The only sure solution is to stop consuming all sea animals, as despite the labels, there is no guarantee any fish has been caught 'sustainably'. If you chose to continue to consume fish, choose local and choose carefully.


Now, onto another solution. Seaweed!


To put simply, seaweeds are like the plants of the sea. They help draw carbon back into the ocean, just like plants help draw carbon back into the soil. And with the damage that our fishing industries have caused in terms of carbon loss, our marine life could use a little help regenerating.


"While forests have long been considered the best natural defence in the battle against climate change, researchers have found that seaweed is in fact the most effective natural way of absorbing carbon emissions from the atmosphere. Unlike tree planting, seaweed does not require fresh water or fertilizers and grows at a much faster rate than trees, expanding by up to two feet a day. But seaweed’s biggest comparative advantage is that it does not compete for demands on land." - Pulled from an interesting article in TIME


Replacing demand for fish-farms with seaweed farms could have a great positive impact on not only stopping, but reversing the damage we've done.

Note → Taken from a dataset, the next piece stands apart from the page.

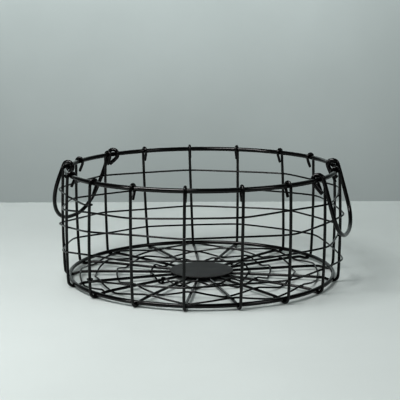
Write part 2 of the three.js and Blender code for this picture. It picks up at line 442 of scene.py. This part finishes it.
def stage_paint(name, dark, light, roughness):
    """Brushed-on pale paint on the table and wall, with wide soft clouds and short strokes."""
    roughness_spread = 0.04
    material, tree, shader = new_material(name)
    clouds = noise(tree, 2.2, detail=4.0)
    strokes = noise(tree, 26.0, detail=6.0, roughness=0.65)
    colour = colour_ramp(tree, clouds, [(0.25, dark), (0.75, light)])
    tree.links.new(colour, shader.inputs["Base Color"])
    ranged = spread(tree, strokes, roughness - roughness_spread, roughness + roughness_spread)
    tree.links.new(ranged, shader.inputs["Roughness"])
    tree.links.new(bump(tree, [(strokes, 0.12, 0.002)]), shader.inputs["Normal"])
    shader.inputs["Specular IOR Level"].default_value = 0.3
    return material


MATERIALS = {
    "thick_wire": powder_coat("coat_thick_wire", (0.0040, 0.0037, 0.0038), 1500.0),
    "rib_wire": powder_coat("coat_rib_wire", (0.0038, 0.0036, 0.0036), 1700.0),
    "woven_wire": powder_coat("coat_woven_wire", (0.0036, 0.0035, 0.0035), 2100.0),
    "handle_wire": powder_coat("coat_handle_wire", (0.0042, 0.0040, 0.0040), 1500.0),
    # The disc's coat has a painted sheen: its base colour is greyer than the black wires'.
    "base_disc": disc_coat_painted_sheen("coat_disc_painted_sheen"),
}


# ---------------------------------------------------------------- hoops, ribs and disc

class Hoop:
    """A hoop's radius, height and wire, measured from its CAD node.

    The wire is measured outwards, where its faceted section has a corner on each side. A section with six
    facets is lower than it is wide.
    """

    def __init__(self, node):
        corners = np.array([v.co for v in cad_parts[node].data.vertices])
        reach = np.linalg.norm(corners[:, :2], axis=1)
        heights = corners[:, 2]
        self.node = node
        self.wire = float(reach.max() - reach.min())
        self.radius = float(reach.max() + reach.min()) / 2
        self.height = float(heights.max() + heights.min()) / 2


def add_hoop(hoop):
    line = circle_line(hoop.radius, hoop.height, HOOP_STEPS)
    piece = round_wire(hoop.node + "_wire", line, hoop.wire, HOOP_SIDES, closed=True)
    return finish_piece(piece, "basket", "thick_wire", hoop.node)


def rib_line(node, rim):
    line = smooth_line(wire_rings(node, RIB_FACETS), RIB_STEP)
    contact = (rim.wire + RIB_WIRE) / 2
    return close_up(line, nearest_on_circle(line, rim.radius, rim.height), contact, HOOP_GAP)


def add_ribs(rim):
    lines = {}
    for node in sorted(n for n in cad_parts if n.startswith("rib_")):
        lines[node] = rib_line(node, rim)
        piece = round_wire(node + "_wire", lines[node], RIB_WIRE, ROUND_SIDES)
        finish_piece(piece, "basket", "rib_wire", node)
    return lines


def add_disc():
    low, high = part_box("base_disc")
    radius = (high.x - low.x) / 2
    edge = DISC_EDGE
    bottom = low.z - HOOP_GAP
    top = high.z - HOOP_GAP
    outline = [(0.0, bottom), (0.5 * radius, bottom)]
    outline += round_corner(radius - edge, bottom + edge, edge, -90, 0)
    outline += round_corner(radius - edge, top - edge, edge, 0, 90)
    outline += [(0.85 * radius, top), (0.5 * radius, top), (0.0, top)]
    piece = new_piece("base_disc_sheet", *turned(outline, DISC_STEPS))
    return finish_piece(piece, "basket", "base_disc", "base_disc")


def round_corner(x, z, radius, start, end, steps=6):
    angles = [math.radians(start + (end - start) * i / steps) for i in range(steps + 1)]
    return [(x + radius * math.cos(a), z + radius * math.sin(a)) for a in angles]


def turned(outline, steps):
    """Points and faces of an outline turned about Z. Its first and last points are on the axis."""
    points = [(0.0, 0.0, outline[0][1])]
    for x, z in outline[1:-1]:
        for i in range(steps):
            a = 2 * math.pi * i / steps
            points.append((x * math.cos(a), x * math.sin(a), z))
    points.append((0.0, 0.0, outline[-1][1]))
    rows = len(outline) - 2
    last = len(points) - 1
    faces = []
    for i in range(steps):
        k = (i + 1) % steps
        faces.append((0, 1 + k, 1 + i))
        faces.append((last, last - steps + i, last - steps + k))
        for row in range(rows - 1):
            a, b = 1 + row * steps, 1 + (row + 1) * steps
            faces.append((a + i, a + k, b + k, b + i))
    return points, faces


# ---------------------------------------------------------------- woven wires

def woven_line(node, ribs):
    """A woven wire's line, moved towards each rib it crosses.

    Smoothing leaves the crossings at different distances, so the fixed gap closes only some of them: others
    stay up to about 1.4 mm apart, and some on the floor are pressed up to about 0.6 mm into the rib.
    """
    line = smooth_line(wire_rings(node, WOVEN_FACETS), WOVEN_STEP)
    contact = (RIB_WIRE + WOVEN_WIRE) / 2
    for rib in ribs.values():
        line = close_up(line, nearest_on_line(line, rib), contact, WOVEN_GAP)
    return line


def add_woven(node, ribs):
    line = woven_line(node, ribs)
    piece = round_wire(node + "_wire", line, WOVEN_WIRE, WOVEN_SIDES)
    finish_piece(piece, "basket", "woven_wire", node)
    return line


# ---------------------------------------------------------------- pools of coating where wires touch

def touches(line, line_wire, rib):
    """Where a wire touches a rib, at each nearest pass: (place, way to the rib, way along the wire)."""
    near = nearest_on_line(line, rib)
    distance = np.linalg.norm(near - line, axis=1)
    limit = (line_wire + RIB_WIRE) / 2 + TOUCH_LIMIT
    found = []
    for i in range(1, len(line) - 1):
        lowest = distance[i] <= distance[i - 1] and distance[i] < distance[i + 1]
        if lowest and distance[i] < limit:
            toward = (near[i] - line[i]) / distance[i]
            along = line[i + 1] - line[i - 1]
            found.append((line[i] + toward * line_wire / 2, toward, along / np.linalg.norm(along)))
    return found


def rib_touches(line, line_wire, ribs):
    return [touch for rib in ribs.values() for touch in touches(line, line_wire, rib)]


def add_pools(name, places, shape_size, slot, seed):
    """Small lens-shaped pools of coating in the crooks between touching wires, as one mesh."""
    width, height = shape_size
    template = bmesh.new()
    bmesh.ops.create_icosphere(template, subdivisions=3, radius=1.0)
    shape = np.array([v.co for v in template.verts])
    triangles = [[v.index for v in f.verts] for f in template.faces]
    template.free()
    chance = random.Random(seed)
    points, faces = [], []
    for place, toward, along in places:
        across = np.cross(toward, along)
        size = chance.uniform(*POOL_SIZES)
        lift = 1 + POOL_SKEW * shape[:, 0] * shape[:, 1] * chance.uniform(-1, 1)
        scaled = shape * [size * width, size * width * chance.uniform(*POOL_BREADTHS), height]
        start = len(points)
        for (a, b, c), grow in zip(scaled, lift):
            points.append(place + (along * a + across * b) * grow + toward * c)
        faces += [[start + i for i in triangle] for triangle in triangles]
    if not points:
        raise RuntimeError(name + " has no places, so wires that should touch do not")
    piece = new_piece(name, points, faces)
    return finish_piece(piece, "basket", slot)


# ---------------------------------------------------------------- handles

def handle_line(node):
    """The handle's line, with each tail's end moved towards the leg beside it.

    The ends do not all reach: as built, the left handle's first end stays about 1.6 mm off its leg, and the
    other three stay 0.2 to 0.4 mm off.
    """
    line = smooth_line(wire_rings(node, HANDLE_FACETS), HANDLE_STEP)
    middle = len(line) // 2
    travelled = np.concatenate([[0.0], np.cumsum(np.linalg.norm(np.diff(line, axis=0), axis=1))])
    first = int(np.searchsorted(travelled, TAIL_LENGTH))
    last = int(np.searchsorted(travelled, travelled[-1] - TAIL_LENGTH))
    head = close_up(line[:first], nearest_on_line(line[:first], line[first:middle]), HANDLE_WIRE, TAIL_GAP)
    tail = close_up(line[last:], nearest_on_line(line[last:], line[middle:last]), HANDLE_WIRE, TAIL_GAP)
    return np.vstack([head, line[first:last], tail])


def add_handle(node, body):
    piece = round_wire(node + "_wire", handle_line(node), HANDLE_WIRE, ROUND_SIDES)
    return finish_piece(piece, body, "handle_wire", node)


# ---------------------------------------------------------------- the stage

def turn_to_camera(obj):
    """Turns an object laid out in front of the camera into the basket's own frame."""
    obj.matrix_world = Matrix.Rotation(CAMERA_TURN, 4, "Z") @ obj.matrix_world
    return obj


def slab(name, low, high, material, bevel):
    mesh = bmesh.new()
    bmesh.ops.create_cube(mesh, size=1.0)
    for vertex in mesh.verts:
        share = vertex.co + Vector((0.5, 0.5, 0.5))
        vertex.co = Vector([lo + (hi - lo) * s for lo, hi, s in zip(low, high, share)])
    bmesh.ops.bevel(mesh, geom=list(mesh.edges), offset=bevel, segments=4, profile=0.5, affect="EDGES")
    data = bpy.data.meshes.new(name)
    mesh.to_mesh(data)
    mesh.free()
    data.materials.append(material)
    obj = bpy.data.objects.new(name, data)
    bpy.context.scene.collection.objects.link(obj)
    return turn_to_camera(obj)


def add_stage():
    table = stage_paint("table_paint", *TABLE_PAINT)
    wall = stage_paint("wall_paint", *WALL_PAINT)
    slab("table", (-TABLE_HALF_WIDTH, -TABLE_FRONT, -TABLE_THICKNESS),
         (TABLE_HALF_WIDTH, TABLE_BACK, 0.0), table, TABLE_BEVEL)
    slab("wall", (-WALL_HALF_WIDTH, WALL_BACK, WALL_BOTTOM),
         (WALL_HALF_WIDTH, WALL_BACK + WALL_THICKNESS, WALL_TOP), wall, WALL_BEVEL)


def add_area_light(name, place, target, size, power, colour):
    data = bpy.data.lights.new(name, "AREA")
    data.shape = "RECTANGLE"
    data.size, data.size_y = size
    data.energy = power
    data.color = colour
    light = bpy.data.objects.new(name, data)
    bpy.context.scene.collection.objects.link(light)
    light.visible_camera = False
    aim = (Vector(target) - Vector(place)).to_track_quat("-Z", "Y")
    light.matrix_world = Matrix.Translation(place) @ aim.to_matrix().to_4x4()
    return turn_to_camera(light)


def add_lights():
    for light in LIGHTS:
        add_area_light(*light)
    world = bpy.data.worlds.new("room")
    world.use_nodes = True
    background = world.node_tree.nodes["Background"]
    background.inputs["Color"].default_value = ROOM_COLOUR
    background.inputs["Strength"].default_value = ROOM_STRENGTH
    bpy.context.scene.world = world


def add_camera():
    data = bpy.data.cameras.new("camera")
    data.sensor_width = SENSOR_WIDTH
    data.lens = CAMERA_LENS
    data.clip_start = CLIP_START
    data.clip_end = CLIP_END
    camera = bpy.data.objects.new("camera", data)
    bpy.context.scene.collection.objects.link(camera)
    place = Matrix.Translation((CAMERA_SIDE, -CAMERA_DISTANCE, CAMERA_HEIGHT))
    aim = Matrix.Rotation(math.pi / 2 - CAMERA_PITCH, 4, "X") @ Matrix.Rotation(CAMERA_ROLL, 4, "Z")
    camera.matrix_world = place @ aim
    turn_to_camera(camera)
    bpy.context.scene.camera = camera


# ---------------------------------------------------------------- build

def add_coat_pools(wall, floor, ring, ribs):
    ring_line = circle_line(ring.radius, ring.height, 4 * HOOP_STEPS)
    wall_touches = rib_touches(wall, WOVEN_WIRE, ribs)
    floor_touches = rib_touches(floor, WOVEN_WIRE, ribs)
    ring_touches = rib_touches(ring_line, ring.wire, ribs)
    add_pools("wall_coat_pools", wall_touches, WOVEN_POOL, "woven_wire", seed=11)
    add_pools("floor_coat_pools", floor_touches, WOVEN_POOL, "woven_wire", seed=12)
    add_pools("ring_coat_pools", ring_touches, RING_POOL, "thick_wire", seed=13)


def build():
    add_camera()
    rim = Hoop("top_rim")
    ring = Hoop("bottom_ring")
    ring.height -= HOOP_GAP
    add_hoop(rim)
    add_hoop(ring)
    ribs = add_ribs(rim)
    wall = add_woven("wall_weave", ribs)
    floor = add_woven("floor_weave", ribs)
    add_disc()
    add_coat_pools(wall, floor, ring, ribs)
    add_handle("handle_right", "right_handle")
    add_handle("handle_left", "left_handle")
    add_stage()
    add_lights()
    bpy.context.scene.view_settings.view_transform = "Standard"
    bpy.context.scene.view_settings.look = "High Contrast"


build()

Seaweed is also rich in minerals, iron, iodine and protein - nutrients you might be missing if you choose to stop consuming fish.

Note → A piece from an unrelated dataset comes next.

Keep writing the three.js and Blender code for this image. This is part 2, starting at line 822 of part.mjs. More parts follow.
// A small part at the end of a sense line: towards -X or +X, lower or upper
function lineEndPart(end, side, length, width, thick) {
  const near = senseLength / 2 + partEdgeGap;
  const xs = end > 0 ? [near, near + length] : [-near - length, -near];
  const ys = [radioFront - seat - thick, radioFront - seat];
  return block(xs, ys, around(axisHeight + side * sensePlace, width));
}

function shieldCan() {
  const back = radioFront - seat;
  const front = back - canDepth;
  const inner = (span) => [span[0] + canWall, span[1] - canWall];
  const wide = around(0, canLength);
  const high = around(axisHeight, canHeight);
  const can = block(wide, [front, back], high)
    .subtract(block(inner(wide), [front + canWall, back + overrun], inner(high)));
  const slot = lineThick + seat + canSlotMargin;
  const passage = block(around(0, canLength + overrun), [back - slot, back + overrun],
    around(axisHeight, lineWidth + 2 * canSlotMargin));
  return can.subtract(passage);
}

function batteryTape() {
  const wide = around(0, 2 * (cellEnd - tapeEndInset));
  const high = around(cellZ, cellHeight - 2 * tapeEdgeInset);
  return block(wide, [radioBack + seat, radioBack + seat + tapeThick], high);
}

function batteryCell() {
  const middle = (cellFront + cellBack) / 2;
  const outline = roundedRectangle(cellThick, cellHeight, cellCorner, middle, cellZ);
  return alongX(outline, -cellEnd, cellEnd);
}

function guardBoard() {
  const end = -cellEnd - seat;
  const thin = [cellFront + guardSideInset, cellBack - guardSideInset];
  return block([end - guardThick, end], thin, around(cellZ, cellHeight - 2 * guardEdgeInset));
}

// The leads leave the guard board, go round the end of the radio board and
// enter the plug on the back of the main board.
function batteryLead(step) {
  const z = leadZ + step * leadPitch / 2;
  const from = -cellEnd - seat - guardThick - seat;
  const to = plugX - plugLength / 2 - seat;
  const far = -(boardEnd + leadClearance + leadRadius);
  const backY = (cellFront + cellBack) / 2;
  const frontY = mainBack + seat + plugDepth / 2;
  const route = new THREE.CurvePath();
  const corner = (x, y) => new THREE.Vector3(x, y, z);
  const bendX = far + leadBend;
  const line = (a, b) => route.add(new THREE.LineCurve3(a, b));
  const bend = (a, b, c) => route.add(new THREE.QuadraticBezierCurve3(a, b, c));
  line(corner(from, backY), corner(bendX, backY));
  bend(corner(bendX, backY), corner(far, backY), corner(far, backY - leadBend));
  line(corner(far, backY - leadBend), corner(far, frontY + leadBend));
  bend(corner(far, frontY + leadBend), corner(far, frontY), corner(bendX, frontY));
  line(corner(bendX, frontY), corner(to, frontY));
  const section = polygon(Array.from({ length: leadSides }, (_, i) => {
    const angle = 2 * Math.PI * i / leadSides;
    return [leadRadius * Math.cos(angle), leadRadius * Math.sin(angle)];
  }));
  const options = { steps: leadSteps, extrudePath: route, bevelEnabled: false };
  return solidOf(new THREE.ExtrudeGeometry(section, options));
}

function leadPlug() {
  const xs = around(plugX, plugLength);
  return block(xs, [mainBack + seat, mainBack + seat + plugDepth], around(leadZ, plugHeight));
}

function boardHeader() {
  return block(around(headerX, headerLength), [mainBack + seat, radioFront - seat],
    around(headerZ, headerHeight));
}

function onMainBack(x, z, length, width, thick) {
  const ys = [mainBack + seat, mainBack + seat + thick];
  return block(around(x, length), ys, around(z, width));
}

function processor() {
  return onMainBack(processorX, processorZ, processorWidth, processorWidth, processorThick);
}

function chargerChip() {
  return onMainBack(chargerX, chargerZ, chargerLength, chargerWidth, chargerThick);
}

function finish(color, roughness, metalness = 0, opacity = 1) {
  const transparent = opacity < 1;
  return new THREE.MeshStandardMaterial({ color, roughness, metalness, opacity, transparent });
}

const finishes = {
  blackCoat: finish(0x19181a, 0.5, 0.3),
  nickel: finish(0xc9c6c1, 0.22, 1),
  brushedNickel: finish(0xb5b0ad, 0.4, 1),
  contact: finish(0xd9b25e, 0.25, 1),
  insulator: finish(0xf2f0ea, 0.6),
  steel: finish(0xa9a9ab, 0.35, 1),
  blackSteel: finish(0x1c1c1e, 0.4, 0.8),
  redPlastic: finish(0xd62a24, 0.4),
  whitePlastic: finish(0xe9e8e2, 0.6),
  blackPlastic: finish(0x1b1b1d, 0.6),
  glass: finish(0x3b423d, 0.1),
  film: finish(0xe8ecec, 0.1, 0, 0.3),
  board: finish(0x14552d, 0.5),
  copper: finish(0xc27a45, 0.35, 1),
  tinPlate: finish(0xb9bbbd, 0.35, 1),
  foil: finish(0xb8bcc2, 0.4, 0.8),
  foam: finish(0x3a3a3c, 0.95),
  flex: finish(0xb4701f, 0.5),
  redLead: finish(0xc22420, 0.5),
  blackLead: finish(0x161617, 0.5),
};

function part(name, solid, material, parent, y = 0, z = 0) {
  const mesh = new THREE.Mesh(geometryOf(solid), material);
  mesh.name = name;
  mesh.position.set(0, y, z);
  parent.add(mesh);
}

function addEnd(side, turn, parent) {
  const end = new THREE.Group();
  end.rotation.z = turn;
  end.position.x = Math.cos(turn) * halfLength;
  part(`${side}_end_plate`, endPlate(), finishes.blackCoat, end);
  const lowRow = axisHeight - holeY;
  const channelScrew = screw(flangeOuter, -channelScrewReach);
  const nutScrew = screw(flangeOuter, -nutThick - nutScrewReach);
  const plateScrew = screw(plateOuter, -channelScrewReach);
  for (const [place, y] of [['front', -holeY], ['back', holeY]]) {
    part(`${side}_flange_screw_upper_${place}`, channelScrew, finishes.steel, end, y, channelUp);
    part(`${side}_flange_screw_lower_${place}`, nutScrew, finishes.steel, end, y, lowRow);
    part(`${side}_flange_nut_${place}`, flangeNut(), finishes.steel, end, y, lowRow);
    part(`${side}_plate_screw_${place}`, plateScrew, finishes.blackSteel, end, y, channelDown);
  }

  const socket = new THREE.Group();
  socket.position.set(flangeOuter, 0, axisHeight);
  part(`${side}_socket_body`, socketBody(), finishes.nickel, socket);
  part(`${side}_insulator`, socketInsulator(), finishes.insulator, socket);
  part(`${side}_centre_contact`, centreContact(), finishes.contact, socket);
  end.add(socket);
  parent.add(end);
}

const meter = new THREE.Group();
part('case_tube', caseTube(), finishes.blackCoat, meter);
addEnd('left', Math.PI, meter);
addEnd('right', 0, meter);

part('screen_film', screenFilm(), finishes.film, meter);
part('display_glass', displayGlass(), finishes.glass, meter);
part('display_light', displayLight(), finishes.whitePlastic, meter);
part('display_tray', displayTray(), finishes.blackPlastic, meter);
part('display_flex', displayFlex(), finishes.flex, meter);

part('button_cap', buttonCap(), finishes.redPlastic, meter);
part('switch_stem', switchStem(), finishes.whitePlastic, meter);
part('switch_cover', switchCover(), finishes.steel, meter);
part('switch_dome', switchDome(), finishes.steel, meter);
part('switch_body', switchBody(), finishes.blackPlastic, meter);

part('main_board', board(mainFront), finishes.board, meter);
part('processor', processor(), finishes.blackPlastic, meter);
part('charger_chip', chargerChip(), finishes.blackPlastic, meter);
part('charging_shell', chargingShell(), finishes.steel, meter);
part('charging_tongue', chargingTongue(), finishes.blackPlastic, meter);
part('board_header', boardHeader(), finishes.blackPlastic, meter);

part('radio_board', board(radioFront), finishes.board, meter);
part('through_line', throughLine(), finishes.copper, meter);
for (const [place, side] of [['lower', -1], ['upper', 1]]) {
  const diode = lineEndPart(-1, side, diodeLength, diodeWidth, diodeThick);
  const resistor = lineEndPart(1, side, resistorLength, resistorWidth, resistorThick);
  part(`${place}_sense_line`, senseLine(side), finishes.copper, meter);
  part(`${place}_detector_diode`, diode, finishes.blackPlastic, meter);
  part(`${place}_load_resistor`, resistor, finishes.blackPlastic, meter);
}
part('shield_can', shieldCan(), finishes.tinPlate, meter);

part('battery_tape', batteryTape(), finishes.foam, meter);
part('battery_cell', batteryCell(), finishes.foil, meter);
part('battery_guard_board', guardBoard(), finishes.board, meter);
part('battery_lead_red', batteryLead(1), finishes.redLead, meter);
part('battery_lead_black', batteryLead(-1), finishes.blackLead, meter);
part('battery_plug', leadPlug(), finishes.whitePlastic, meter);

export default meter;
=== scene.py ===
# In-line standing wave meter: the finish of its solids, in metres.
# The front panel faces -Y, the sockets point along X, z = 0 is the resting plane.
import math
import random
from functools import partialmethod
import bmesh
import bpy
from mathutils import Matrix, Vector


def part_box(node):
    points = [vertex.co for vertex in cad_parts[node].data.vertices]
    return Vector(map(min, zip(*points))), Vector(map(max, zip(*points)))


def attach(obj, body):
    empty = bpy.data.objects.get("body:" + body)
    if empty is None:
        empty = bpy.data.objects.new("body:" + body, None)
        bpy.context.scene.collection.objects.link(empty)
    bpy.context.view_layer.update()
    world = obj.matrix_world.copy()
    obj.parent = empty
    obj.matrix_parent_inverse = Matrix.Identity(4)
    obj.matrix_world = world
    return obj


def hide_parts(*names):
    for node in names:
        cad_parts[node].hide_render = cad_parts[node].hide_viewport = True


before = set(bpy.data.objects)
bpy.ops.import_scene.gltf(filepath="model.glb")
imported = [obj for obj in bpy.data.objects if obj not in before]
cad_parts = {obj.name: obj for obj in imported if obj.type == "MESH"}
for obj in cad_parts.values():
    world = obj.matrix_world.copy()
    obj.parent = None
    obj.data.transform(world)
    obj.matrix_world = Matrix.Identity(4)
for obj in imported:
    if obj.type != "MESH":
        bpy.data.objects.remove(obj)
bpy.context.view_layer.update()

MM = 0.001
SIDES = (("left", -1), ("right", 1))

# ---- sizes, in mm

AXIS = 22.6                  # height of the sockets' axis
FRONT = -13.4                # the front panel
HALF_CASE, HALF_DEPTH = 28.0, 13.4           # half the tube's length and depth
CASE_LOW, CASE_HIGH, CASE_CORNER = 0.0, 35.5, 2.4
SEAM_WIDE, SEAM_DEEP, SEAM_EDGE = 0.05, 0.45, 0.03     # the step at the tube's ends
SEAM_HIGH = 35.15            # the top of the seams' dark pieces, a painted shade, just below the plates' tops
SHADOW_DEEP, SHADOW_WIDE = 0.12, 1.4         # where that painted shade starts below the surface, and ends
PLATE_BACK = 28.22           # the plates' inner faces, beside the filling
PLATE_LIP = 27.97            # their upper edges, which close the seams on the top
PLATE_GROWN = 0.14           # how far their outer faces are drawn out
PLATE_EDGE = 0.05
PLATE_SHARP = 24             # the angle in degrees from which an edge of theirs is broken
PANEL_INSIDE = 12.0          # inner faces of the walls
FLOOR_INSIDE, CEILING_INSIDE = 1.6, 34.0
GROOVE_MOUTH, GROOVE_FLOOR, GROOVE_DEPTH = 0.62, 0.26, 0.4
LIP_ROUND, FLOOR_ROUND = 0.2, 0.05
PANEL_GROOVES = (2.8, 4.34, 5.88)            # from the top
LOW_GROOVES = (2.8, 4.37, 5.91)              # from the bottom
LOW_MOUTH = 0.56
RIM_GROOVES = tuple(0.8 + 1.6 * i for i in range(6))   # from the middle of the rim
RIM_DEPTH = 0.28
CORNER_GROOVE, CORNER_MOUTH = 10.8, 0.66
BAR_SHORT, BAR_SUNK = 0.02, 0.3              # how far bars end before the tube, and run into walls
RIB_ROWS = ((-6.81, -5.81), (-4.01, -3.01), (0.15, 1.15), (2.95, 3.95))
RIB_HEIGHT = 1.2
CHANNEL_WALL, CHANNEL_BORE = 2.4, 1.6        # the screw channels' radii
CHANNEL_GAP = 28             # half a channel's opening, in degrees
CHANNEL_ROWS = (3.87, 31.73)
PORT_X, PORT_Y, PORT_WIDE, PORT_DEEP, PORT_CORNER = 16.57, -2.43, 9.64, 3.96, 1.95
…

Buy Organic & Biodiverse, Local & seasonal Produce!

Seriously simple and hugely impactful. Many people avoid organic produce understandably because of its price, but most towns and city's I have been to has a local farmers market, and I often find they have matching prices to any store, and often, even cheaper deals!


Farms that use pesticide sprays and toxic chemicals to increase crop production and kill pests are not only poisoning the crops themselves that end up in our bodies, but in the long term, depleting the soil in dramatic ways. We are only now seeing the devastating impacts of pesticides that only came into prevalence off the back of World War II, which are turning acreages of once healthy, dense soil into dust. And healthy soil is one of the primary foundations of a healthy atmosphere - in junction with rich and diverse plant-life - which together, draw down and store carbon, and contribute to regulating temperatures.


Yet the madness of unsustainable farming practices continues due to its convenience.


If the demand for sustainably grown produce rises higher than our complacency with what we're getting, then more farms will turn to organic, biodynamic practices.



Basically, by tackling the issue of excess carbon emissions from this angle of living as eco-friendly as possible in our personal lives, we have the potential to influence waves of change on bigger, industry scales; but only in numbers.